Thursday, May 29, 2008

Fork One--Two Boys in Chappell


I was out in Sidney, NE to help them honor Dick, Mary and Jim Cabela who moved their business to Sidney from nearby Chappell, NE in 1968 when the business only had 15 employees. Today, Cabela’s Inc., The World’s Foremost Outfitter, has over 15,000 employees with about 2,500 of them located in their hometown. I had the thrill of a lifetime in getting to spend about an hour one-on-one with them interviewing them on their journey from a kitchen table startup into an incredible company. Even Governor Dave Heineman was in town for the festivities, awarding the three Cabelas the distinguished Admiral of the Navy for the state of Nebraska. Who knew that they even had a navy?

Gary Person, City Manager of Sidney and my tour guide of the town along with Megan McGown, head of the local chamber, told me of how Cabela’s came to Sidney, “John Deere had a regional distribution center here in town. It was a four story, obsolete building that was built right on the rails. When John Deere couldn’t get rid of the building, they donated it to the local hospital.”

At the luncheon celebration for the Cabelas, Gerald Matzke, who was on the hospital board at the time carried on that story, “When the hospital took that building from the John Deere Plow Company, we were roundly criticized on Main Street. People thought that we’d been given a building that we’d never ever be able to get rid of. After we’d sat on it for about a year, somebody heard about two boys over in Chappell who were looking to grow into a bigger building. Two of our local realtors went over to see them and they came over three times to look at it. After a lot of negotiations, we finally sold it to them for $1 per square foot or a total of $50,000 for the 50,000 sf building. We even financed it for them. They only had 15 or 16 employees at the time. We eventually bought a new X-Ray machine with the money we got from selling that building to them.”

Mary Cabela told me, “We didn’t know what we were going to do with all of that space. We thought that we would never, ever fill up that building but within two years it was full.”

Dick Cabela added, “It was like a gift for us getting that building from the hospital. Both Jim and I had gone to high school here and had a lot of contacts in Sidney. Moving here was a great decision.”

Jim Cabela talked about the origin of the company, “My grandfather was in the hardware business in Brainerd, NE and my father started a similar store in Chappell during the Great Depression. He expanded into furniture and my brother Jerry still runs the store there. Dick was running the furniture store and he and Mary were doing the mail order business on the side. When I got out of the military Dick asked me to start running it. We were sending out mimeographed catalogs at the time.”

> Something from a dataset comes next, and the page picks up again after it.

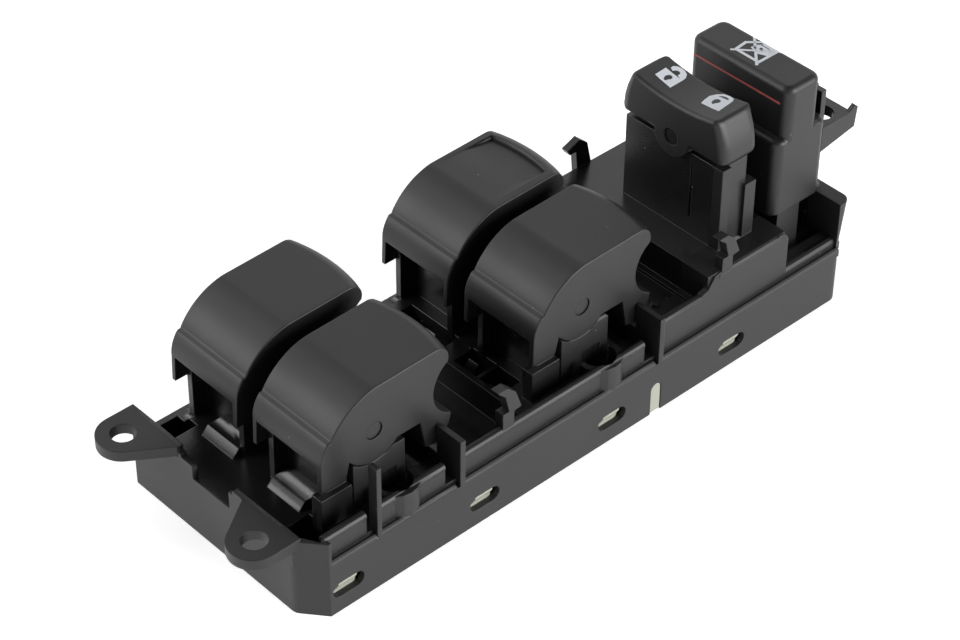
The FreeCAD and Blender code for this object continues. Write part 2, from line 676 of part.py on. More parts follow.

His brother Dick added, “It was only a hobby at the time. We were taking baby steps. We had four young children at the time (they have nine today) and those kids had to eat, so I continued at the furniture store and we put everything we earned in the catalog business back into it. My Dad was our role model in building the business. He was always strong on customer service, honesty and treating the employees just like you would your customers. He always bent over backwards to be fair. We started out in fishing but quickly added hunting so that we had something to sell in the fall. Now the fall is our really big sales period.”

After the move to Sidney and an expansion to Kearney, NE for customer service operations, Cabela’s added their first retail store. Dick told me, “We had this warehouse in Kearney and we converted about 30,000 sf into a retail operation. Today we are about ½ retail and ½ catalog with the internet really having a positive impact.”

It wasn’t all straight uphill as Mary explained, “We tried to do a gift catalog selling all sorts of funny things like exploding golf balls. It bombed on us. We also tried catalogs aimed at golfing and cross country skiing, but they didn’t work for us.”

Today, Cabela’s operates out of 27 retail stores that are often the number one tourist attraction in many states in addition to their catalog operations. They produce 76 different catalogs each year, shipping over 120 million catalogs to every state in the country and over 120 different countries. In 2004 the company went public under the ‘CAB’ symbol on the New York Stock Exchange.

Going public was obviously a difficult decision, driven mainly by concerns for how to be able to continue the business due to estate tax concerns. Mary said, “It was the toughest decision that we ever made. It was like losing a baby.”

Dick added, “Before we were public, we had one lawyer on staff. Now we’ve got five. It makes the business a lot more complicated.”

Dick reminisced, “Those first years in business were our best times. Going out on the town was actually sitting at home and popping some popcorn.”

Dick and Mary are adding onto their original home in downtown Sidney, although it is quite an “addition”. The project started in 2000 and they hope to have it completed sometime this summer. Mary said, “We started out just wanting to add a trophy room onto the house, then we decided to gut our original house. We added a library, a gun room and all sorts of things into the addition.”

The “addition” will feature different animals that they’ve hunted on every continent in the world with their nine children and 22 grandchildren. My guess is that their 7 great-grandchildren will also learn to love the outdoors like Dick and Mary.

It was a wonderful day for me. I love talking with incredible entrepreneurs like Dick, Mary and Jim Cabela.